*WRITTEN PROBLEM:* Write out all the data again, exactly as it stands.

--- START OF DATA BLOCK ---

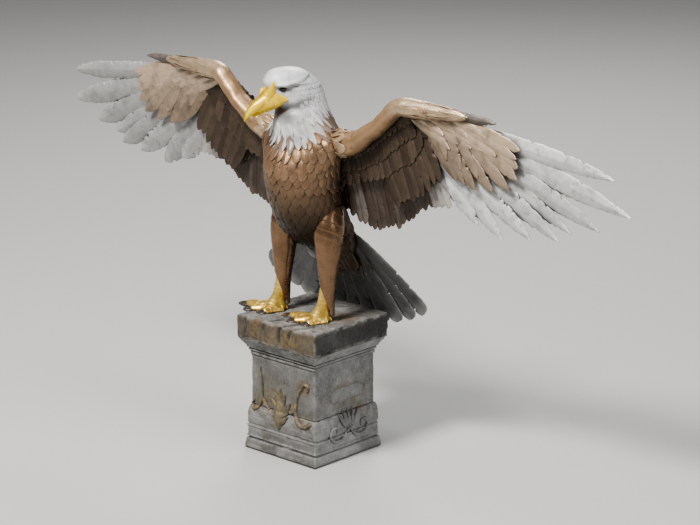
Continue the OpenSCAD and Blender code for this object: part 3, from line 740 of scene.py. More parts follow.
stone_block("shaft_block", STONE, "stone_shaft", [(SHAFT_W, SHAFT_Z), (SHAFT_W, SHAFT_TOP)], 17, 0.07, 0.45,
            (), STAINS)
stone_block("base_plinth", STONE, "stone_shaft", PLINTH, 23, 0.07, 0.5, (), STAINS)


def wall_at(z):
    """The pedestal's half-width below the cap, at heights z."""
    faces = [p for p in PLINTH if p[1] > 11] + [(SHAFT_W, SHAFT_TOP)]
    return np.interp(z, [p[1] for p in faces], [p[0] for p in faces])


def relief(shells, strokes, face, depth, cell=0.45, seed=1, veins=0.0):
    """A carved ornament of strokes, each a path of [across, height, half-width], raised on a wall."""
    strokes = [along(s, np.linspace(0, 1, 40)) for s in strokes]
    every = np.concatenate(strokes)
    reach = every[:, 2:3].max() + 1
    low, high = every[:, :2].min(0) - reach, every[:, :2].max(0) + reach
    nx, nz = (np.ceil((high - low) / cell)).astype(int) + 1
    x, z = np.meshgrid(np.linspace(low[0], high[0], nx), np.linspace(low[1], high[1], nz), indexing="ij")
    height = np.full(x.shape, -9.0)
    for stroke in strokes:
        d = np.hypot(x[..., None] - stroke[:, 0], z[..., None] - stroke[:, 1])
        best = np.argmin(d - stroke[:, 2], axis=-1)
        near = np.take_along_axis(d, best[..., None], -1)[..., 0]
        half = stroke[best, 2]
        dome = depth * np.sqrt(np.clip(half / reach, 0.12, 1)) * (1.15 - (near / half) ** 2 * 1.15)
        if veins:
            dome = dome - veins * bell(near, 0.35) * (half > 1.2)
        height = np.maximum(height, dome)
    spot = np.stack([x, z, 0 * x], -1)
    height = height + 0.22 * rough(spot, 2.2, seed) * (height > -1)
    ok = height > -0.45
    inside = ok[:-1, :-1] & ok[1:, :-1] & ok[:-1, 1:] & ok[1:, 1:]
    inside[0, :] = inside[-1, :] = inside[:, 0] = inside[:, -1] = False
    for _ in range(3):
        diagonal = (inside[:-1, :-1] & inside[1:, 1:] & ~inside[1:, :-1] & ~inside[:-1, 1:])
        other = (~inside[:-1, :-1] & ~inside[1:, 1:] & inside[1:, :-1] & inside[:-1, 1:])
        for i, j in np.argwhere(diagonal | other):
            inside[i:i + 2, j:j + 2] = True
    out = wall_at(z) + np.maximum(height, -0.6)
    back = wall_at(z) - 1.0
    turn = {"front": lambda a, o: (a, -o), "left": lambda a, o: (o, a), "right": lambda a, o: (-o, a)}[face]
    grids = [np.stack([*turn(x, o), z], -1).reshape(-1, 3) for o in (out, back)]
    index = np.arange(nx * nz).reshape(nx, nz)
    cells = np.argwhere(inside)
    i, j = cells[:, 0], cells[:, 1]
    tops = np.stack([index[i, j], index[i + 1, j], index[i + 1, j + 1], index[i, j + 1]], -1)
    total = nx * nz
    rims = []
    corner_pairs = {(0, -1): ((0, 0), (1, 0)), (1, 0): ((1, 0), (1, 1)),
                    (0, 1): ((1, 1), (0, 1)), (-1, 0): ((0, 1), (0, 0))}
    for (di, dj), (p, q) in corner_pairs.items():
        open_side = ~inside[i + di, j + dj]
        a = index[i[open_side] + p[0], j[open_side] + p[1]]
        b = index[i[open_side] + q[0], j[open_side] + q[1]]
        rims.append(np.stack([b, a, a + total, b + total], -1))
    quads = np.concatenate([tops, tops[:, ::-1] + total] + rims)
    used, quads = np.unique(quads, return_inverse=True)
    quads = quads.reshape(-1, 4)
    points = np.concatenate(grids)[used]
    tall = np.concatenate([height.reshape(-1), height.reshape(-1)])[used]
    # Low ground round the carving is darkened by dirt and painted shade; raised tops are rubbed bright with a
    # painted highlight.
    tags = np.stack([smooth((0.35 - tall) / 0.6) * 0.8, smooth((tall - depth * 0.5) / depth), 0 * tall], -1)
    shells.add(points, quads, np.zeros((0, 3), int), tags)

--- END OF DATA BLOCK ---

*COMPLETED EXERCISE:*
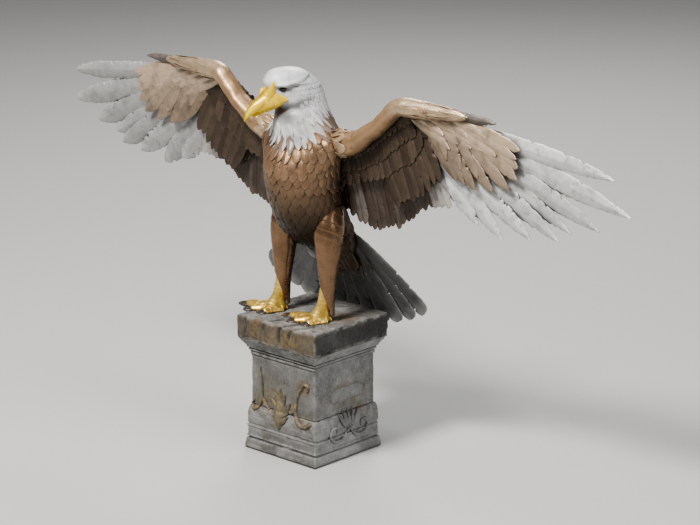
Continue the OpenSCAD and Blender code for this object: part 3, from line 740 of scene.py. More parts follow.
stone_block("shaft_block", STONE, "stone_shaft", [(SHAFT_W, SHAFT_Z), (SHAFT_W, SHAFT_TOP)], 17, 0.07, 0.45,
            (), STAINS)
stone_block("base_plinth", STONE, "stone_shaft", PLINTH, 23, 0.07, 0.5, (), STAINS)


def wall_at(z):
    """The pedestal's half-width below the cap, at heights z."""
    faces = [p for p in PLINTH if p[1] > 11] + [(SHAFT_W, SHAFT_TOP)]
    return np.interp(z, [p[1] for p in faces], [p[0] for p in faces])


def relief(shells, strokes, face, depth, cell=0.45, seed=1, veins=0.0):
    """A carved ornament of strokes, each a path of [across, height, half-width], raised on a wall."""
    strokes = [along(s, np.linspace(0, 1, 40)) for s in strokes]
    every = np.concatenate(strokes)
    reach = every[:, 2:3].max() + 1
    low, high = every[:, :2].min(0) - reach, every[:, :2].max(0) + reach
    nx, nz = (np.ceil((high - low) / cell)).astype(int) + 1
    x, z = np.meshgrid(np.linspace(low[0], high[0], nx), np.linspace(low[1], high[1], nz), indexing="ij")
    height = np.full(x.shape, -9.0)
    for stroke in strokes:
        d = np.hypot(x[..., None] - stroke[:, 0], z[..., None] - stroke[:, 1])
        best = np.argmin(d - stroke[:, 2], axis=-1)
        near = np.take_along_axis(d, best[..., None], -1)[..., 0]
        half = stroke[best, 2]
        dome = depth * np.sqrt(np.clip(half / reach, 0.12, 1)) * (1.15 - (near / half) ** 2 * 1.15)
        if veins:
            dome = dome - veins * bell(near, 0.35) * (half > 1.2)
        height = np.maximum(height, dome)
    spot = np.stack([x, z, 0 * x], -1)
    height = height + 0.22 * rough(spot, 2.2, seed) * (height > -1)
    ok = height > -0.45
    inside = ok[:-1, :-1] & ok[1:, :-1] & ok[:-1, 1:] & ok[1:, 1:]
    inside[0, :] = inside[-1, :] = inside[:, 0] = inside[:, -1] = False
    for _ in range(3):
        diagonal = (inside[:-1, :-1] & inside[1:, 1:] & ~inside[1:, :-1] & ~inside[:-1, 1:])
        other = (~inside[:-1, :-1] & ~inside[1:, 1:] & inside[1:, :-1] & inside[:-1, 1:])
        for i, j in np.argwhere(diagonal | other):
            inside[i:i + 2, j:j + 2] = True
    out = wall_at(z) + np.maximum(height, -0.6)
    back = wall_at(z) - 1.0
    turn = {"front": lambda a, o: (a, -o), "left": lambda a, o: (o, a), "right": lambda a, o: (-o, a)}[face]
    grids = [np.stack([*turn(x, o), z], -1).reshape(-1, 3) for o in (out, back)]
    index = np.arange(nx * nz).reshape(nx, nz)
    cells = np.argwhere(inside)
    i, j = cells[:, 0], cells[:, 1]
    tops = np.stack([index[i, j], index[i + 1, j], index[i + 1, j + 1], index[i, j + 1]], -1)
    total = nx * nz
    rims = []
    corner_pairs = {(0, -1): ((0, 0), (1, 0)), (1, 0): ((1, 0), (1, 1)),
                    (0, 1): ((1, 1), (0, 1)), (-1, 0): ((0, 1), (0, 0))}
    for (di, dj), (p, q) in corner_pairs.items():
        open_side = ~inside[i + di, j + dj]
        a = index[i[open_side] + p[0], j[open_side] + p[1]]
        b = index[i[open_side] + q[0], j[open_side] + q[1]]
        rims.append(np.stack([b, a, a + total, b + total], -1))
    quads = np.concatenate([tops, tops[:, ::-1] + total] + rims)
    used, quads = np.unique(quads, return_inverse=True)
    quads = quads.reshape(-1, 4)
    points = np.concatenate(grids)[used]
    tall = np.concatenate([height.reshape(-1), height.reshape(-1)])[used]
    # Low ground round the carving is darkened by dirt and painted shade; raised tops are rubbed bright with a
    # painted highlight.
    tags = np.stack([smooth((0.35 - tall) / 0.6) * 0.8, smooth((tall - depth * 0.5) / depth), 0 * tall], -1)
    shells.add(points, quads, np.zeros((0, 3), int), tags)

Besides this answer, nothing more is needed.